Perché, altrimenti, una persona così complessa, dal comportamento imprevedibile ma dall’intelligenza profondissima e per certi tratti geniale come Joseph veniva rimandato a settembre dagli illustri ignoti, dopo aver subito per tutto il cursus honorum scolastico umiliazioni e giudizi di valore assolutamente accidentali e spesso dovuti alla sua condizione familiare “anormale”? Anche se la presenza di Joseph nella mia vita prescindeva dai legami scolastici, essendo egli mio cugino, il suo esempio è indicativo dell’incommensurabile frattura di valori che di lì a poco si sarebbe consumata fra il nostro modo di essere e di concepire i rapporti umani e sociali e quello successivo alla rivoluzione del Sessantotto.
A distanza di più di mezzo secolo, possiamo ben dire che siamo stati noi the last generation della Storia fino ad allora conosciuta e consentita, anche se i giovani che oggi si fregiano di questa disperata etichetta hanno ottime ragioni per considerarsi sull’orlo della fine di tutto. E noi, come sicuri responsabili della loro sorte e portatori sani del cambiamento radicale di usi e costumi, dobbiamo ammettere che, insieme al ripudio di tante formalità e ingiustizie, abbiamo dato la stura a immotivate condanne di tutto quanto i nostri progenitori avessero costruito nel corso del tempo e all’irreversibilità di cambiamenti fatali per l’intera umanità.
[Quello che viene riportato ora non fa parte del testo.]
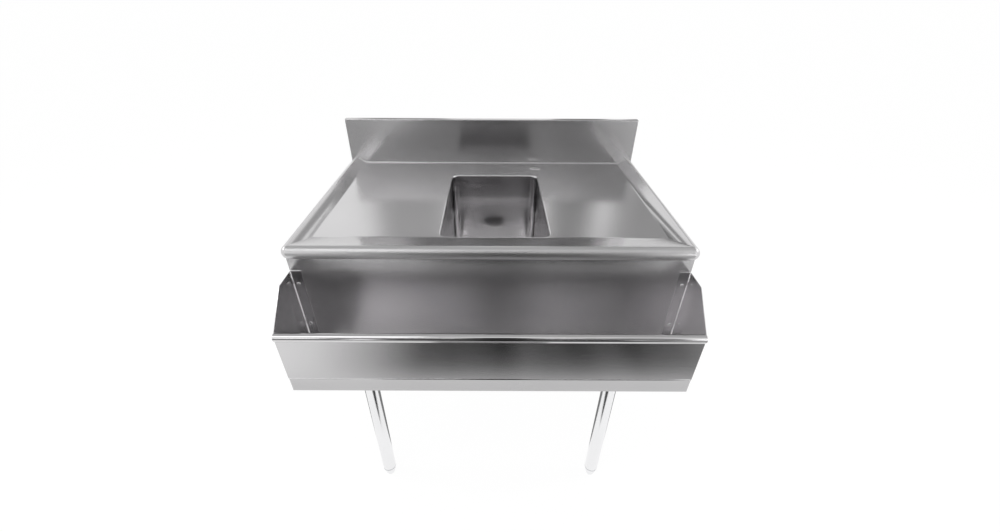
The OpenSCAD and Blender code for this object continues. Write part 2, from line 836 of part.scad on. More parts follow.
// The post stands on the seal, through the basket's floor, with a collar on the floor and a knob on top
module strainer_post() {
    z_floor = z_basket + basket_t;
    color(BRIGHT) translate([bowl_x, y_bowl, 0]) rotate_extrude() polygon([
        [0, z_basket], [post_r, z_basket], [post_r, z_floor], [1.5 * post_r, z_floor],
        [1.5 * post_r, z_floor + post_r], [post_r, z_floor + post_r],
        [post_r, z_floor + post_h - 2 * post_r], [knob_r, z_floor + post_h - post_r],
        [knob_r - 1, z_floor + post_h], [0, z_floor + post_h]
    ]);
}

module strainer_seal() {
    color(RUBBER) translate([bowl_x, y_bowl, z_seal]) cylinder(r = seal_r, h = seal_t);
}

deck_top();
backsplash();
splash_cap(left);  // splash_cap_left
splash_cap(right);  // splash_cap_right
sink_bowl();
bowl_sound_pad();
front_apron();
side_panel(left);  // side_panel_left
side_panel(right);  // side_panel_right
rear_panel();
deck_channel(left);  // deck_channel_left
deck_channel(right);  // deck_channel_right
rail_front();
rail_pan();
rail_end(left);  // rail_end_left
rail_end(right);  // rail_end_right
rail_screws();
rail_nuts();
faucet_hole_cover();
faucet_hole_washer();
faucet_hole_nut();
leg_socket(left, y_leg_front);  // leg_socket_front_left
leg_socket(right, y_leg_front);  // leg_socket_front_right
leg_socket(left, y_leg_rear);  // leg_socket_rear_left
leg_socket(right, y_leg_rear);  // leg_socket_rear_right
leg_set_screws();
leg(left, y_leg_front);  // leg_front_left
leg(right, y_leg_front);  // leg_front_right
leg(left, y_leg_rear);  // leg_rear_left
leg(right, y_leg_rear);  // leg_rear_right
foot_plug(left, y_leg_front);  // foot_plug_front_left
foot_plug(right, y_leg_front);  // foot_plug_front_right
foot_plug(left, y_leg_rear);  // foot_plug_rear_left
foot_plug(right, y_leg_rear);  // foot_plug_rear_right
foot(left, y_leg_front);  // foot_front_left
foot(right, y_leg_front);  // foot_front_right
foot(left, y_leg_rear);  // foot_rear_left
foot(right, y_leg_rear);  // foot_rear_right
drain_body();
drain_gasket();
drain_washer();
drain_locknut();
tailpiece();
tailpiece_washer();
tailpiece_nut();
strainer_basket();
strainer_post();
strainer_seal();
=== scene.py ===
import json
import math

import bmesh
import bpy
from mathutils import Matrix, Vector


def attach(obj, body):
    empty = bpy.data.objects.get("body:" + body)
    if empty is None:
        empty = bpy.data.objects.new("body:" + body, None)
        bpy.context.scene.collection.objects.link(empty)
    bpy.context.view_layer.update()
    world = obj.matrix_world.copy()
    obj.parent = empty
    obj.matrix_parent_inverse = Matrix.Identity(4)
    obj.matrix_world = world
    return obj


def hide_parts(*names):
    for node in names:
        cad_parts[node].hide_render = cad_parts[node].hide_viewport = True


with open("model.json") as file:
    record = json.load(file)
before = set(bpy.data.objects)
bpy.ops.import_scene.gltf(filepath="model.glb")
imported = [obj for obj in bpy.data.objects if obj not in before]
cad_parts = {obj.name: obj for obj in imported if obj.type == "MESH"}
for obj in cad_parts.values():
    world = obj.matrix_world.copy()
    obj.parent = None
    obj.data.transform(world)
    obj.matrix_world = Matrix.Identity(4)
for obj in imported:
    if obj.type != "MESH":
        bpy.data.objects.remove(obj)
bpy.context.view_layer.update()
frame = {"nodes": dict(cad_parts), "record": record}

# ---- Camera ----
# A wide lens close over the front of the unit, a little above the splash and looking down into the bowl.
# The place, the angles and the lens come from matching the unit's corners.
camera_place = (0.0043, -1.0277, 1.3767)
camera_yaw, camera_pitch, camera_roll = (math.radians(a) for a in (0.1, 34.8, 0.3))
camera_lens = bpy.data.cameras.new("camera")
camera_lens.sensor_width = 36.0
camera_lens.lens = 15.39
camera_lens.shift_x = 0.007
camera_lens.shift_y = 0.017
camera = bpy.data.objects.new("camera", camera_lens)
bpy.context.scene.collection.objects.link(camera)
camera.matrix_world = (
    Matrix.Translation(camera_place)
    @ Matrix.Rotation(-camera_yaw, 4, "Z")
    @ Matrix.Rotation(math.pi / 2 - camera_pitch, 4, "X")
    @ Matrix.Rotation(camera_roll, 4, "Z")
)
bpy.context.scene.camera = camera
bpy.context.scene.view_settings.view_transform = "Standard"


# ---- Studio ----
# A pale floor that fades into a white room, lit by large soft lamps. Grey and white cards that only the
# metal sees stand round the unit, as a photographer sets them, and give the polished sheet its tones.
def colour(code):
    """A colour written as an sRGB hex value, as linear red, green, blue and alpha."""
    parts = [int(code[i:i + 2], 16) / 255 for i in (1, 3, 5)]
    return (*[p / 12.92 if p <= 0.04045 else ((p + 0.055) / 1.055) ** 2.4 for p in parts], 1.0)


def add_node(tree, kind, settings=(), links=()):
    """Adds a node. A setting names an input socket, by name or number, or else a property of the node."""
    node = tree.nodes.new(kind)
    for name, value in dict(settings).items():
        if isinstance(name, int) or name in node.inputs:
            node.inputs[name].default_value = value
        else:
            setattr(node, name, value)
    for name, source in dict(links).items():
        tree.links.new(source, node.inputs[name])
    return node


def new_material(name):
    material = bpy.data.materials.new(name)
    material.use_nodes = True
    material.node_tree.nodes.clear()
    return material


def deselect_all():
    bpy.ops.object.select_all(action="DESELECT")


def background_rays(tree):
    """1 for the rays that see the white background: the camera's, and those reflected or let through."""
    path = add_node(tree, "ShaderNodeLightPath")
    seen = add_node(tree, "ShaderNodeMath", {"operation": "MAXIMUM"},
                    {0: path.outputs["Is Camera Ray"], 1: path.outputs["Is Glossy Ray"]})
    return add_node(tree, "ShaderNodeMath", {"operation": "MAXIMUM"},
                    {0: seen.outputs[0], 1: path.outputs["Is Transmission Ray"]}).outputs[0]


room_light, room_white = 0.55, 1.0
world = bpy.data.worlds.new("white_room")
bpy.context.scene.world = world
world.use_nodes = True
world.node_tree.nodes.clear()
strength = add_node(world.node_tree, "ShaderNodeMapRange", {"To Min": room_light, "To Max": room_white},
                    {"Value": background_rays(world.node_tree)})
sky = add_node(world.node_tree, "ShaderNodeBackground", {"Color": colour("#ffffff")},
               {"Strength": strength.outputs[0]})
add_node(world.node_tree, "ShaderNodeOutputWorld", (), {"Surface": sky.outputs[0]})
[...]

Oggi che i vecchi siamo diventati noi, è facile riconoscere quanto della nostra distruzione di schemi e istituzioni sia stato dovuto all’impulsività e alla generosità dell’età giovanile, in cui spesso ci siamo lasciati sedurre dal fascino di capi carismatici e dalla necessità di sentirci parte di quelle moltitudini che invadevano spazi fino ad allora negati, perdendo così a volte la capacità di distinguere la qualità dalla quantità.
Ma a quel liceo che ci ha formati, a quella classe che ci ha visti uniti e solidali, in gara fra noi ma senza cattiveria, io credo che dobbiamo forse il meglio che ci ha poi guidati a scegliere con consapevolezza e a mantenere una coscienza di appartenenza a certi principi insuperati, quali il senso del dovere, la volontà di approfondire la conoscenza senza fermarsi alla superficie, la bellezza dello studio quale scoperta di sé e del mondo.
È grazie a quel nucleo profondo di ricordi e condivisioni rimasto intatto dentro di noi e che ci fa sentire vicini pur dopo tanti anni di separazione, che possiamo rivederci stasera senza la malinconia del tempo perduto e dimenticando la testimonianza dei nostri irreversibili cambiamenti fisici, ma con l’allegria di chi sa di aver vissuto insieme una storia che ci auguriamo non sia andata del tutto perduta.